The Court’s Analysis and Holdings
The majority of the California Court of Appeal held in favor of Olympic on all three issues, removing a total of $150 million from the hotels’ assessed base year value each year from 2008 forward.
The Opinion includes a historical review of the California Supreme Court’s treatment of intangible assets, noting that modern California property taxation law began when Justice Roger Traynor wrote the opinion in Roehm v. Orange County in 1948 and that the most recent step in the development of the governing law was the 2013 decision in Elk Hills Power, LLC v. Board of Equalization. The Court concluded its historical review by recognizing that “where the taxpayer can fairly value the intangible, assessors must deduct that amount from the final assessment.”
The Court first held that the transient occupancy tax revenue that is reimbursed to Olympic as part of a strategy to incentivize development of the hotel is not subject to property tax because it “was intangible and capable of valuation.” The Court characterized the reimbursement as a “subsidy” by the City of Los Angeles to Olympic to incentivize the development of a hotel that was otherwise uneconomic to develop. The Court summarized its holding as follows:
For the $80 million subsidy, Elk Hills required the assessor to subtract this sum from the hotel’s valuation. This asset was intangible and capable of valuation. It directly contributed to the hotel’s income stream: the City pays monies to Olympic based on hotel usage. It was necessary because without it the hotel would not have been built. The law thus required the assessor to deduct the $80 million.
The Court held that the key money payment made by the hotel management company to Olympic as a condition to getting a management contract is not subject to property taxes because it is more accurately characterized as a “discount” on the value of the management contract, which itself is a tax-exempt intangible asset under well-established California law. The Court summarized its holding as follows:
The discount was not income to the hotel; it was a price break the managers gave the hotel on payments from the hotel.
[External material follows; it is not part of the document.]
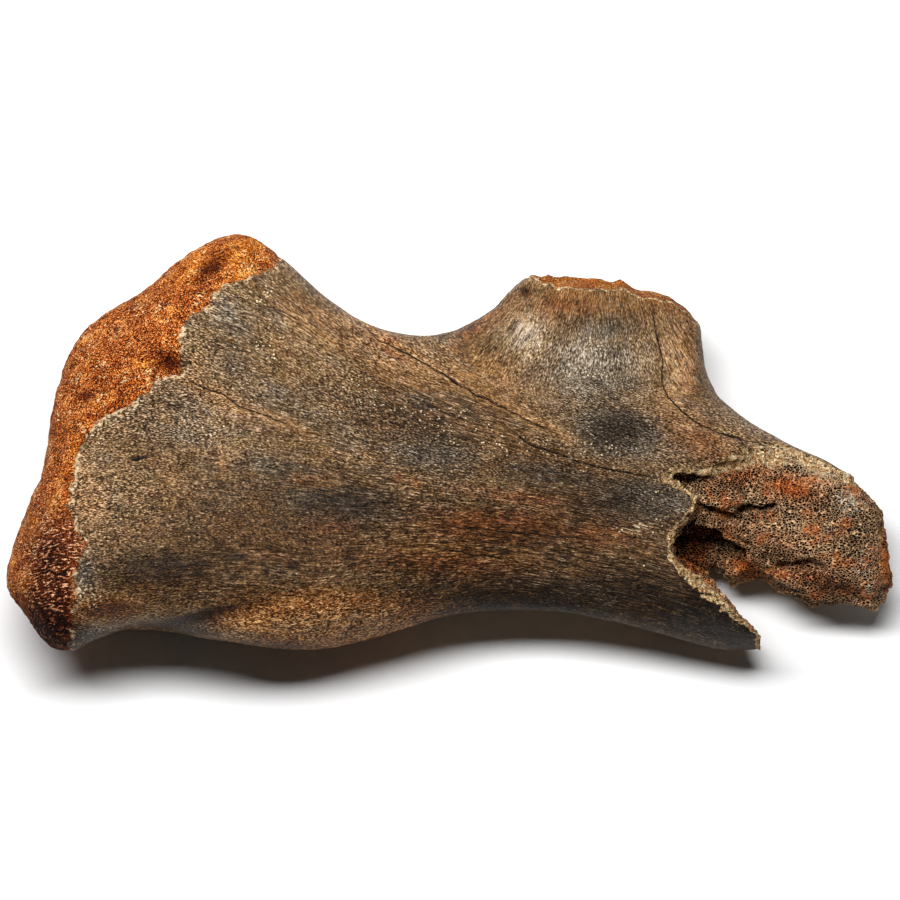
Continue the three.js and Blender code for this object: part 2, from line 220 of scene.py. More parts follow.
# Darker and rustier places on the broken face, and its orange nose.
DARK_SPONGE = [
    (272, 72, 7, 3, 0, 1.2), (283, 40, 9, 14, -20, 1.0), (288, 69, 14, 7, 0, 0.7),
    (294, 84, 8, 2.5, 0, 0.8), (296, 50, 10, 3, -10, 1.0), (296, 66, 16, 5, 5, 0.5),
    (303, 40, 16, 3, -30, 0.6), (306, 55, 16, 3, 2, 0.8), (318, 37, 20, 5, -8, 1.0),
    (328, 22, 26, 5, -16, 1.1), (330, 60, 16, 5, -20, 0.6), (338, 26, 16, 6, -10, 1.5),
    (345, 42, 8, 20, 0, 0.7), (349, 48, 5, 14, -30, 0.7),
]
ORANGE_SPONGE = [
    (281, 36, 9, 14, -20, 1.0), (300, 72, 14, 6, 0, 0.8), (303, 33, 10, 5, -30, 1.1),
    (312, 46, 20, 6, -10, 0.4), (321, 66, 12, 5, -15, 1.2), (330, 30, 14, 4, -10, 0.7),
    (361, 36, 4, 14, 0, 1.4),
]

# The fibres of the cortex follow these three lines, and fan out to the upper end.
OUTER_FIBRE = [
    (-60, 280), (0, 236), (60, 192), (93, 170), (140, 138), (172, 120), (200, 107),
    (231, 96), (272, 86), (310, 74), (345, 64), (420, 50),
]
MIDDLE_FIBRE = [
    (-60, 92), (27, 88), (60, 86), (100, 82), (134, 76), (172, 70), (205, 65), (249, 57),
    (290, 45), (330, 34), (420, 20),
]
INNER_FIBRE = [
    (-60, -34), (27, -4), (84, 4), (125, 0), (165, 9.5), (212, 17), (258, 9.5),
    (293, 0.6), (420, -20),
]
FIBRE_SPREAD = 55  # what the breadth between two of these lines is counted as

VOXEL = 1.85 * MM  # the even faces' size, before those that show are split in four
SHARP_EDGE = math.radians(30)  # an edge sharper than this bounds the broken faces
EDGE_STEP = 0.5 * MM  # how far apart the points kept along the broken faces' edges are
SMOOTHING_STEPS = (0.6, -0.61)  # inward, then outward, so that the form doesn't shrink
FORM_ROUNDS = 16  # of smoothing for the even faces
SPLIT_ROUNDS = 2  # and again once those that show are split
GUIDE_BLUR = 8  # how far the corners of a guide line are rounded

# The faces are split in four this near the broken faces, the worn bone and the cracks.
SPLIT_NEAR_BREAK = 3.5
SPLIT_NEAR_WORN = 2
SPLIT_NEAR_CRACK = 2.2


# ---- Small tools ----

def smoothstep(low, high, x):
    t = np.clip((x - low) / (high - low), 0, 1)
    return t * t * (3 - 2 * t)


def noise(points, seed):
    """Smooth noise about 0, one hump to a unit, the same on every run."""
    cell = np.floor(points).astype(np.int64)
    part = points - cell
    fade = part ** 3 * (part * (part * 6 - 15) + 10)
    total = np.zeros(len(points))
    for corner in np.ndindex(2, 2, 2):
        place = cell + corner
        code = place[:, 0] * 73856093 ^ place[:, 1] * 19349663 ^ place[:, 2] * 83492791
        code = (code + seed * 374761393) & 0xFFFFFFFF
        for shift, factor in ((16, 0x85EBCA6B), (13, 0xC2B2AE35)):
            code = ((code ^ (code >> shift)) * factor) & 0xFFFFFFFF
        code ^= code >> 16
        offset = part - corner
        slope = [((code >> bits) & 1023) / 511.5 - 1 for bits in (0, 10, 20)]
        share = np.prod(np.where(np.array(corner), fade, 1 - fade), axis=1)
        total += share * sum(slope[axis] * offset[:, axis] for axis in range(3))
    return total


def layered_noise(points, size, octaves, seed):
    """Noise with humps of this size, and smaller ones on them."""
    total = np.zeros(len(points))
    for octave in range(octaves):
        total += noise(points * (2 ** octave / size), seed + octave) / 2 ** octave
    return total


def patches(u, v, notes):
    """The strongest of these soft ovals at each point."""
    total = np.zeros(len(u))
    for cu, cv, length, width, turn, strength in notes:
        angle = math.radians(turn)
        along = (u - cu) * math.cos(angle) + (v - cv) * math.sin(angle)
        across = (v - cv) * math.cos(angle) - (u - cu) * math.sin(angle)
        oval = np.exp(-((along / length) ** 2) - (across / width) ** 2)
        total = np.maximum(total, strength * oval)
    return total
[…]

When I get a dealer discount for buying a car, the discount is not income to me. My payment is income to the dealer, not the other way around. The assessor’s logic was flawed because discounts are not income.
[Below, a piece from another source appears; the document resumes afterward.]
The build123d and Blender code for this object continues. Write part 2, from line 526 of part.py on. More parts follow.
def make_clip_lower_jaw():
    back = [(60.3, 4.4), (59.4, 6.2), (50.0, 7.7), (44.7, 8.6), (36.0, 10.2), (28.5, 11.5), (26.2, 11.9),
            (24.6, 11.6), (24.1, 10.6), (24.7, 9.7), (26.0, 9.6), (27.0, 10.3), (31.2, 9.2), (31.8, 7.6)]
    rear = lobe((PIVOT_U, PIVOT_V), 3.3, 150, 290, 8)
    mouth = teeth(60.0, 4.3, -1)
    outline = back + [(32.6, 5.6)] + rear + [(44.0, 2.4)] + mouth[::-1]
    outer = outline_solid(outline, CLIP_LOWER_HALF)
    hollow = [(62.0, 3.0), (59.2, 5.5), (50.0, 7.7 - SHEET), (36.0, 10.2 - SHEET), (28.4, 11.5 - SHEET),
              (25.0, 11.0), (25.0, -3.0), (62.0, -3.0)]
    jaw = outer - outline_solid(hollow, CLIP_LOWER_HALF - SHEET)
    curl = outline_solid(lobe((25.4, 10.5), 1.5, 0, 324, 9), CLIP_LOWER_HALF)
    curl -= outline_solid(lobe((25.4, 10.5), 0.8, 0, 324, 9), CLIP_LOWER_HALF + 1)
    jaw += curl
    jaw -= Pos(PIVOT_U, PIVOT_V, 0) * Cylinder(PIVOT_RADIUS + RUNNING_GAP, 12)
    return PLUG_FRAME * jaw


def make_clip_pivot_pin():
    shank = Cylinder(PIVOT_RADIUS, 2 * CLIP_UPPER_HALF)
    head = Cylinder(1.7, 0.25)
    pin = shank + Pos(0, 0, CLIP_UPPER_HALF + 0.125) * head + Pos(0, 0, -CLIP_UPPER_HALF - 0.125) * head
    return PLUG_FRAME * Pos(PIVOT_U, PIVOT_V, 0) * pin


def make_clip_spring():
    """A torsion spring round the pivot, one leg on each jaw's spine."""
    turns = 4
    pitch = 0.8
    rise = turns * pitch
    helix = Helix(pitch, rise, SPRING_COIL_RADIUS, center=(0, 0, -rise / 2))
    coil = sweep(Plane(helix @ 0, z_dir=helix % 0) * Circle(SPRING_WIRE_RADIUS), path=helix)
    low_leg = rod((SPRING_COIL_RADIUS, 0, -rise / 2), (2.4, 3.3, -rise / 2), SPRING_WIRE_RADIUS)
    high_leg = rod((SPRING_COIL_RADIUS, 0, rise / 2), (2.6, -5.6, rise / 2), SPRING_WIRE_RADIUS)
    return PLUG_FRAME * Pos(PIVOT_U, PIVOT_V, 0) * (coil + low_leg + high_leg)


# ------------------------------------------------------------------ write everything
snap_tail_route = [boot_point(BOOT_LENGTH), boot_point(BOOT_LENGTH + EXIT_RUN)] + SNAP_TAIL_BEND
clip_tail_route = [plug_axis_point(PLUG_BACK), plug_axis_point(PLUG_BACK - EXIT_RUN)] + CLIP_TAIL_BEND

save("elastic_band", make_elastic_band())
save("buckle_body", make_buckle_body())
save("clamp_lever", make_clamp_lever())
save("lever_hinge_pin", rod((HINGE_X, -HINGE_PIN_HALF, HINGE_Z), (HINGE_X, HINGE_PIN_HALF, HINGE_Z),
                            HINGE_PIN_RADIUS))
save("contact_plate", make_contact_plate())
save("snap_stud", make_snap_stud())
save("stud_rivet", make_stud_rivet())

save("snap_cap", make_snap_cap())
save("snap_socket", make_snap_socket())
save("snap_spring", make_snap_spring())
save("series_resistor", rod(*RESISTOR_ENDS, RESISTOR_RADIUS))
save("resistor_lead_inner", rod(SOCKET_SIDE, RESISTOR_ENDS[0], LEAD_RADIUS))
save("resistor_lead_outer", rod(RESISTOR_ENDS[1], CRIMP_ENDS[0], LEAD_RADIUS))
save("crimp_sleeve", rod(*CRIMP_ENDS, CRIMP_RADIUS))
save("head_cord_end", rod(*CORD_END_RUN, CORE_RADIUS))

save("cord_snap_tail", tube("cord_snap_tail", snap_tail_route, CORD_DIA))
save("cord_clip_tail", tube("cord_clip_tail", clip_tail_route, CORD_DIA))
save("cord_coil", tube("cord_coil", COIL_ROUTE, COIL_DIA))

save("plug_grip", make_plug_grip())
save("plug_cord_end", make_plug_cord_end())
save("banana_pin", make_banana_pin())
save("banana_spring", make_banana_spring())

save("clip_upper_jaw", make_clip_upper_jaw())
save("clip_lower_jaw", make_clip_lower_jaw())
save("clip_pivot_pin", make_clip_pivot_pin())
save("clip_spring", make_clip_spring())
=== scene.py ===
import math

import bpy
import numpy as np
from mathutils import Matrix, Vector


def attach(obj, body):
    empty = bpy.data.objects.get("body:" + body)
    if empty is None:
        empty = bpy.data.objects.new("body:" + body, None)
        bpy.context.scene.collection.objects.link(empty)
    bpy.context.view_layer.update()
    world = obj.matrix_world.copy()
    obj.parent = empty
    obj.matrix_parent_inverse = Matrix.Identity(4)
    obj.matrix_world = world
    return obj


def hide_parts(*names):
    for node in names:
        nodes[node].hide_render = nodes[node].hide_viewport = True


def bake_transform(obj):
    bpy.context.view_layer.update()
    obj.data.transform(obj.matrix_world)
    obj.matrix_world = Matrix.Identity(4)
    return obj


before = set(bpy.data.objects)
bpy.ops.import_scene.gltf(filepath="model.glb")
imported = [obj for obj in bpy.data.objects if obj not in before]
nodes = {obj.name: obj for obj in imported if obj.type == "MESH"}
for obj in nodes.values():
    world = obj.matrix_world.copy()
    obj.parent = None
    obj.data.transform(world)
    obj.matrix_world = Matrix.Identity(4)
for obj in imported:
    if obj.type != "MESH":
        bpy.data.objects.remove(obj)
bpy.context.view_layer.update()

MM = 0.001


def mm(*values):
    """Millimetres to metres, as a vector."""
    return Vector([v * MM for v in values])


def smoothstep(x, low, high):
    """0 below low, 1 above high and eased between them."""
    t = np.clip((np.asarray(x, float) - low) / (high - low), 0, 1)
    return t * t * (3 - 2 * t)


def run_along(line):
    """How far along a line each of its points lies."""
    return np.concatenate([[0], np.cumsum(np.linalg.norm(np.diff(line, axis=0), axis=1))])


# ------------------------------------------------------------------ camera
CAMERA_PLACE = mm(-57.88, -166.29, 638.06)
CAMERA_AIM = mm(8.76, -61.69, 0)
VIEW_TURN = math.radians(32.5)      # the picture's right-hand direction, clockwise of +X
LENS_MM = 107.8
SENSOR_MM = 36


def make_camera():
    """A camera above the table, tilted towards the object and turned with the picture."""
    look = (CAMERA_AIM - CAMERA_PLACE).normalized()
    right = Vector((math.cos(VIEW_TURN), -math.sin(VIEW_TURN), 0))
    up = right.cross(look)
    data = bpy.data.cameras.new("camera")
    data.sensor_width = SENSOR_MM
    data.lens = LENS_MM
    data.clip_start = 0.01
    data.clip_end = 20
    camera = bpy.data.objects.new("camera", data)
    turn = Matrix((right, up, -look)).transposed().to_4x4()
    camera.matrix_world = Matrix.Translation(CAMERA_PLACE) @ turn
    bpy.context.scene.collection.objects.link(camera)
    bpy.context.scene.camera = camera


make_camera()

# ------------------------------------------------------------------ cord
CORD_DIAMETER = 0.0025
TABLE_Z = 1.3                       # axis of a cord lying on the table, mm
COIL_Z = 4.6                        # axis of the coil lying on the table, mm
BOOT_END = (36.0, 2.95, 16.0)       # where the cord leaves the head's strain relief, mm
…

The Court also held that the Rushmore Method, which assessors commonly use in assessing hotels, is not a legally valid method for removing tax-exempt intangibles from assessments because it fails to account for both a return “on” investment and return “of” investment. The Rushmore Method claims to remove the value of intangible assets from assessment by deducting the expenses associated with those assets (e.g., the management fees paid to a manager). Assessors have been using this “method” to appraise hotels because it relieves them of their duty to identify, value, and remove intangibles from assessment. The Court held that Rushmore is invalid because it assesses the return “on” investment that any hotel owner would expect to receive in exchange for hiring a management company (or investing in other intangible assets). The Court rejected the Rushmore Method as follows:
[T]he County argues its assessment “identified and completely removed” the value of Olympic’s interest in the managers’ franchises and workforces because “the deduction of the hotel owner’s payment of a franchise fee to an operator like [Ritz-Carlton and] Marriott completely accounts for the value of the franchise affiliation and the associated workforce.
This argument is incorrect. If a franchise fee were so high as to account completely for all intangible benefits to a hotel owner, the owner would have no reason to agree to the franchise deal. The County put an article by Stephen Rushmore in the record, but this article contains no empirical support for the illogical premise that every franchise fee wipes out all intangible benefits a franchise agreement might offer a hotel owner. (Cf. SHC Half Moon Bay, LLC v. County of San Mateo (2014) 226 Cal.App.4th 471, 492 [disagreeing with a county’s claim that all intangible value was removed by deducting the management and franchise fee].)
Key Takeaways
This opinion has significant implications for the assessment of hotels and other California properties that involve the use of intangible assets and rights to operate a business enterprise.
California courts have never before addressed whether transient occupancy tax reimbursements or key money payments are subject to, or exempt from, property taxes. Property owners that receive a subsidy from a government entity to incentivize construction projects (whether subsidized using transient occupancy taxes or some other revenue source) can rely on this opinion to exclude the value of those subsidies from assessment. As can hotel owners who receive key money payments from hoteliers as a condition to entering a management contract.
California courts have previously held that the Rushmore Method of excluding intangible assets from assessment is invalid in two published Court of Appeal opinions. (See GTE Sprint Communications Corp. v. County of Alameda (1994) 26 Cal.App.4th 992; SHC Half Moon Bay, LLC v. County of San Mateo (2014) 226 Cal.App.4th 471.) But taxing authorities have been ignoring these rulings and using the Rushmore Method anyway by attempting to distinguish the prior rulings on their facts. The Court’s decision in Olympic and Georgia Partners should put this dispute to rest.
[1] Greenberg Traurig, LLP attorneys Colin W. Fraser, Cris K. O’Neall, and DeAndré R. Morrow served as counsel to Plaintiff and Appellant Olympic and Georgia Partners, LLC.